角さんに戦いを挑んでは敗れ、多くの優秀な先輩たちには手取り足取り教えてもらいながら、僕はADからディレクター、大きな企画や曜日を仕切るチーフディレクターへと階段を登っていった。

角さんを打ち負かした日

2008年の夏、『オーサカキング』という局をあげたイベントがあり、僕は『ちちんぷいぷい』5日間20時間分の総合演出を任された。火曜日は、ロザンの宇治原さんが沖縄の民族楽器である三線を大きなステージで披露する企画だったが、宇治原さんの成長が順調すぎて問題になった。僕らスタッフは、相方の菅さんに「ラストに、琉球太鼓を叩いて乱入して、おいしいところを全部持っていってもらうドッキリを仕掛けたいんです」と相談した。菅さんも企画にのってくださり、迎えた本番当日。

菅さんのドッキリはこれ以上ないくらいうまくいき、スタジオも会場も大盛り上がりだった。
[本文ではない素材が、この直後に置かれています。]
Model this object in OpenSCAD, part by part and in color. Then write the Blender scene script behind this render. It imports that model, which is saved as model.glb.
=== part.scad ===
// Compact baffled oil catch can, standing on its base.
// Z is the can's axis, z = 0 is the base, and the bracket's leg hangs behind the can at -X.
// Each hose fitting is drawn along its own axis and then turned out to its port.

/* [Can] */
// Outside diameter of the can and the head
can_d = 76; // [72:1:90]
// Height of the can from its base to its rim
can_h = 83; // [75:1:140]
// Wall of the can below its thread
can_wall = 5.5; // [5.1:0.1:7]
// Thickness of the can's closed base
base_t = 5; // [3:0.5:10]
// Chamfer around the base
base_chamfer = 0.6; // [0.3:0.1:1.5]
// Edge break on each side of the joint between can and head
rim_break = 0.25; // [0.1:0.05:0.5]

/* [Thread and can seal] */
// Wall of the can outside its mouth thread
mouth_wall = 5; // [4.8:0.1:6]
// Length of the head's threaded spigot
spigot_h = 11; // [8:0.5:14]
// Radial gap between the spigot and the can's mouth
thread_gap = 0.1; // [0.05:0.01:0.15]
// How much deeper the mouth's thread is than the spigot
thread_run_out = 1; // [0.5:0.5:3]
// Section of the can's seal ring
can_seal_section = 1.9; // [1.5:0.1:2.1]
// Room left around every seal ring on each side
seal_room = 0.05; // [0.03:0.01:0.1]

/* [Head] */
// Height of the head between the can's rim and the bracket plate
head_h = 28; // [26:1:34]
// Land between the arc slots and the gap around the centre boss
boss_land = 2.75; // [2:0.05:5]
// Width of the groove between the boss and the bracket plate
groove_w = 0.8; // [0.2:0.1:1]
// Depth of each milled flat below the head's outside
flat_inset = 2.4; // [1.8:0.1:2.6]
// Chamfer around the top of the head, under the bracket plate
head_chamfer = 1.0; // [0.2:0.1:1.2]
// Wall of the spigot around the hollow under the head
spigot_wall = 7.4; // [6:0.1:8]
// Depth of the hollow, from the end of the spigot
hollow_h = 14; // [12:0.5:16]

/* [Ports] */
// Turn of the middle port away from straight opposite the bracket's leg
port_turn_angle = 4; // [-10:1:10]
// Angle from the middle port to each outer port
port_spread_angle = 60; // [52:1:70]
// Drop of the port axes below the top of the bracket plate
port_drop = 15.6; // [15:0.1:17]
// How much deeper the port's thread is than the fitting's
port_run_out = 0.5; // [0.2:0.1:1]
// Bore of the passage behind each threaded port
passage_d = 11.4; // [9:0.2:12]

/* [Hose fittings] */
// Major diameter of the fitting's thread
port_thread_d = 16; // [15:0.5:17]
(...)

スタジオで見ていた角さんは「東京でさんまとたけしがやることを、ロザンが大阪でやってくれた!」と手放しで賞賛してくれた。

「角さんを打ち負かした!」

僕はこの時の感覚が未だに忘れられない。

1年後、僕は「完璧かどうかはわからないけど、やれることは全部やったのでバラエティをやらせてください」と上司に話し、番組を離れた。その数年後、角さんは卒業という形で番組を去った。

角さんがいなくなってから

30代後半になって番組に戻ったとき、その中身は大きく変わっていた。角さんの代わりになる人はいなかった。
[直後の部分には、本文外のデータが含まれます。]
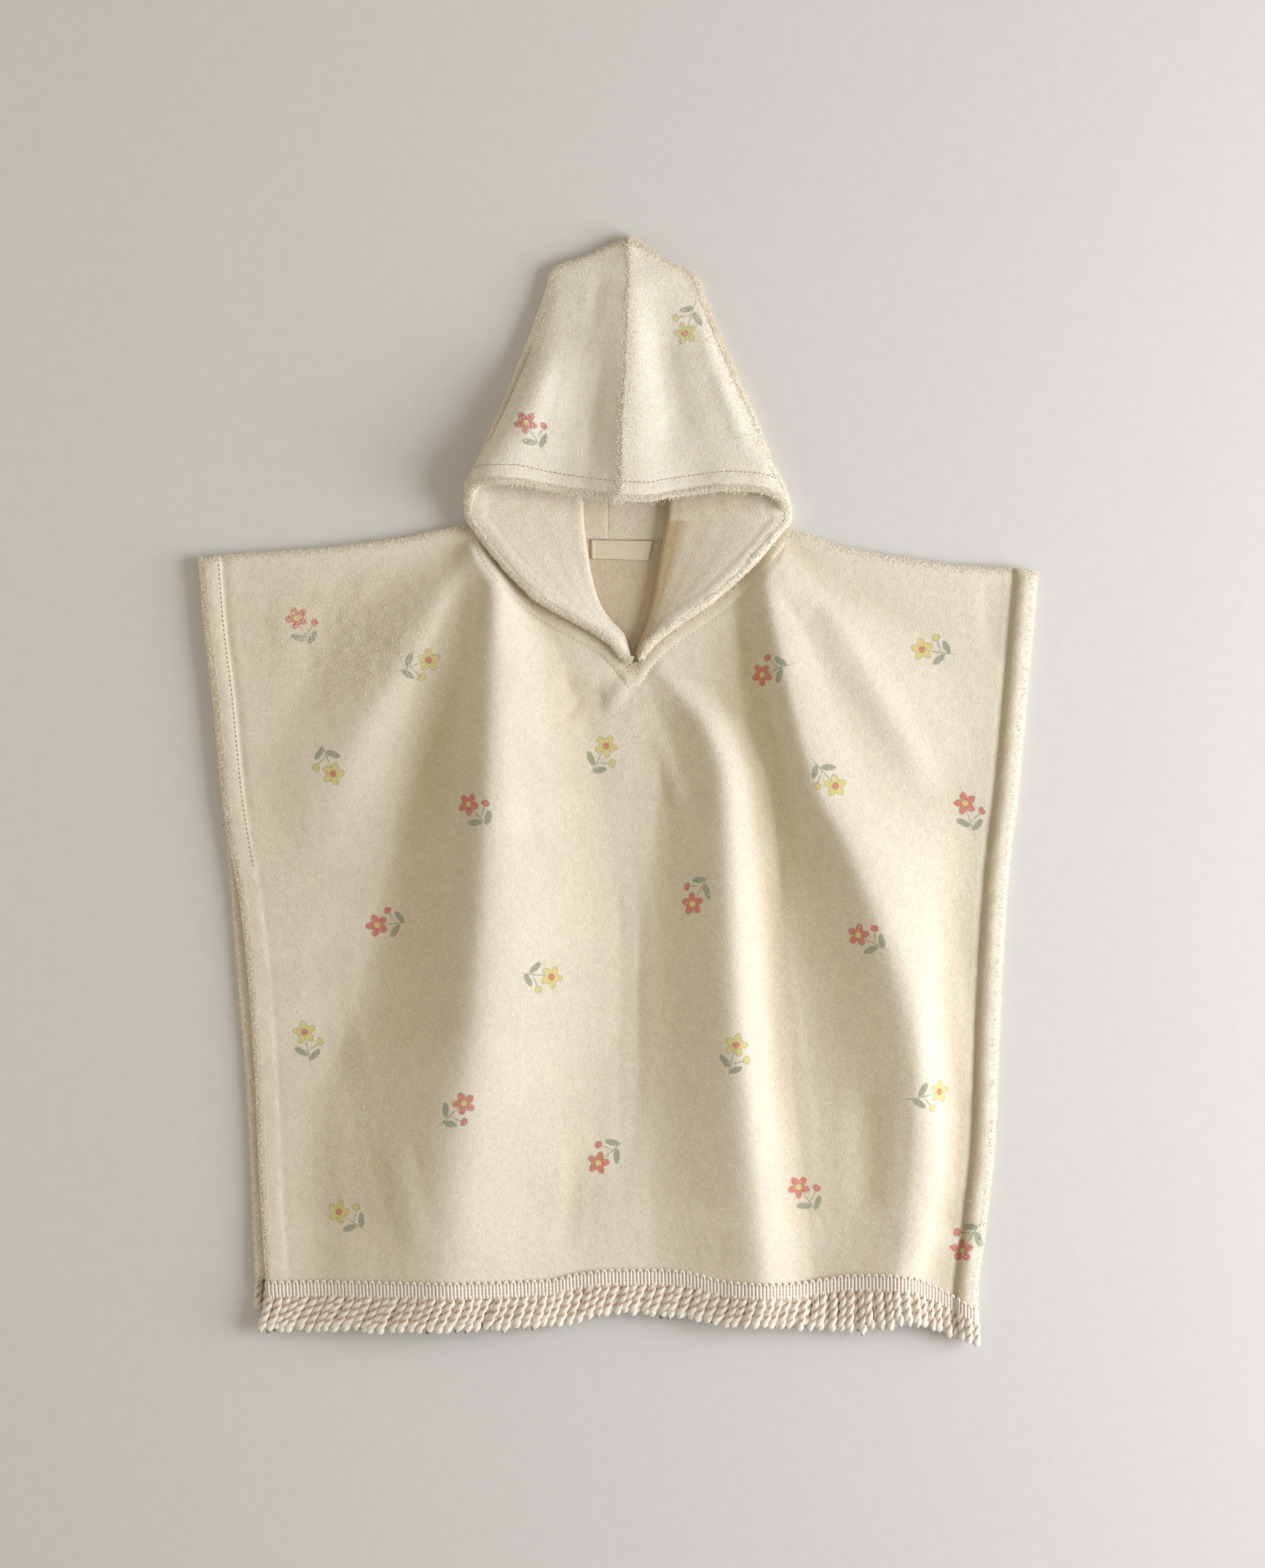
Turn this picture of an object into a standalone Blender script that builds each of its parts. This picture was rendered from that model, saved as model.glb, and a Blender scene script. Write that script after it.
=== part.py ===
"""Child's hooded bath poncho in cotton terry, lying flat with its front up.

Metres, +Z up. The cloth lies on z = 0 with its hem towards -Y and its hood spread above the
neck towards +Y. Every panel is a wall of terry: a sheet of points that is thickened along its
normals. The origin is the middle of the poncho's outline, on the surface that it lies on.
"""

import math
from collections import namedtuple

import bpy
import numpy as np

# --- Cloth and sewing -------------------------------------------------------------------------
TERRY = 0.003                 # thickness of the looped cloth
SEAM_GAP = 0.0003             # between two pieces that are sewn or laid together
SLANT_GAP = SEAM_GAP * 1.4    # the same gap along a slanting seam
SIDE_HEM = (0.0, 0.003, 0.009, 0.0145, 0.017, 0.022)       # columns across a turned side hem
HEM_FOLD = SIDE_HEM[3]        # where the turned cloth ends
LEFT_ROLL = (-0.0006, 0.0012, 0.0020, 0.0010, -0.0007, 0.0)   # its relief on the left side
RIGHT_ROLL = (-0.0002, 0.0024, 0.0036, 0.0018, -0.0010, 0.0)  # the right one is rolled fuller
NECK_BAND = (0.0, 0.004, 0.010, 0.0125, 0.0165)            # rows below a shoulder or neck seam
NECK_RELIEF = (-0.0004, 0.0010, 0.0008, -0.0007, 0.0)
SHOULDER_RELIEF = (-0.0012, 0.0004, 0.0003, 0.0, 0.0)
NECK_REST_REACH = 0.012       # over which the front comes down from the neck seam
NECK_POINT_DROP = 0.0012      # of the front, below the ends of the hood's arms
MOUTH_HEM = (0.0, 0.0025, 0.008, 0.0145, 0.017)            # rows of the turned hem of the hood
MOUTH_RELIEF = (-0.0001, 0.0008, 0.0010, -0.0004, 0.0)
FRONT_REST = 0.0053           # underside of the front where it lies on the back
FRONT_REST_HEM = 0.0072       # the same over the fringe of the back
HEM_RISE_START = 0.060        # above the heading, where the front starts to rise over it
HEM_RISE = 0.025
HEM_SQUARING = 0.5            # share of its tilt that the hem's lower edge keeps
SHOULDER_COLUMNS = 7
BODY_ROWS = 19
BAND_SLOPE_LIMIT = 1.5
BACK_HEM = (0.0, 0.003, 0.0145, 0.017)                     # across a side hem of the back
BACK_HEM_RELIEF = (0.0012, 0.0016, 0.0016, 0.0)
BACK_SEAM = (0.0, 0.008, 0.012)                            # rows below its shoulder seams
BACK_SEAM_RELIEF = (0.002, 0.002, 0.0)                     # two layers, then one
BACK_SHOULDER_COLUMNS = 2
BACK_BODY_ROWS = 8
BACK_LIFT_START = 0.008       # above its heading, where the back starts to lift over it
BACK_LIFT_STEP = 0.0008       # the lift is done this far above the heading
SHARP_ANGLE = 50              # degrees between faces that are shaded apart

# --- Fringe ----------------------------------------------------------------------------------
HEADING = 0.011               # height of the woven heading
HEADING_THICK = 0.0018
HEADING_GAP = 0.0009          # between the heading and the panel's looped face
STRANDS = 80                  # twisted loops on each hem
STRAND_SHARE = 0.80           # of the pitch, the rest is the gap to the next strand
STRAND_THICK = 0.0040
STRAND_CLEAR = 0.0004         # from the floor and from the strands below
BACK_STRAND_TOP = 0.0046
STRAND_DROOP = 0.35           # of a fold's height that a strand loses at its tip
STRAND_REACH = 0.020          # from its root to where the line of the tips is read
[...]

敵は自分になった。自分が納得する内容を仕掛けたいと、また多くの人を巻き込みながら1年間もがいた。しかし思っていた以上に壁は厚く高く、そして僕はそれを痛感したところで東京転勤になった。

『ちちんぷいぷい』という戦場はいったん幕を閉じたが、アナウンサーや芸人さんも、スタッフにも戦友と思える人がたくさんいる。(迷惑をかけた人もたくさんいると思います、すいません)

角さんと番組から学んだこと

僕が番組をやって一番学んだことは「できないことは頼る」ということだ。お金もスタッフの人数も潤沢ではない関西のローカル番組は、街の人に頼りきりだった。学生さんたちにその日の晩御飯を聞いたり、道に迷っている人を勝手に見つけて案内したり、そんなことばかりだった。

ただ「関西の人は頼られたい」と勝手に思っている(当てはまらない人、すいません)。

僕が作る番組は、いつも誰かに頼っている。自分だけで作れた番組なんて一つもないし、これからもそうだと思う。

僕が番組についたのはたった5年だが、21年半の長い間、戦場の最前線で指揮をとり続けて来た先輩や後輩や同僚、それに参戦してくれたスタッフ、ボスとして君臨し続けてきた角さん、角さんなき後ももがき続けたMCと出演者の皆さん、そして頼られまくってくれた街の皆さんに勝手ながら心から感謝します。

ちなみに今度僕がやる特番も、しっかり街の人の助けを借ります。よろしくお願いします。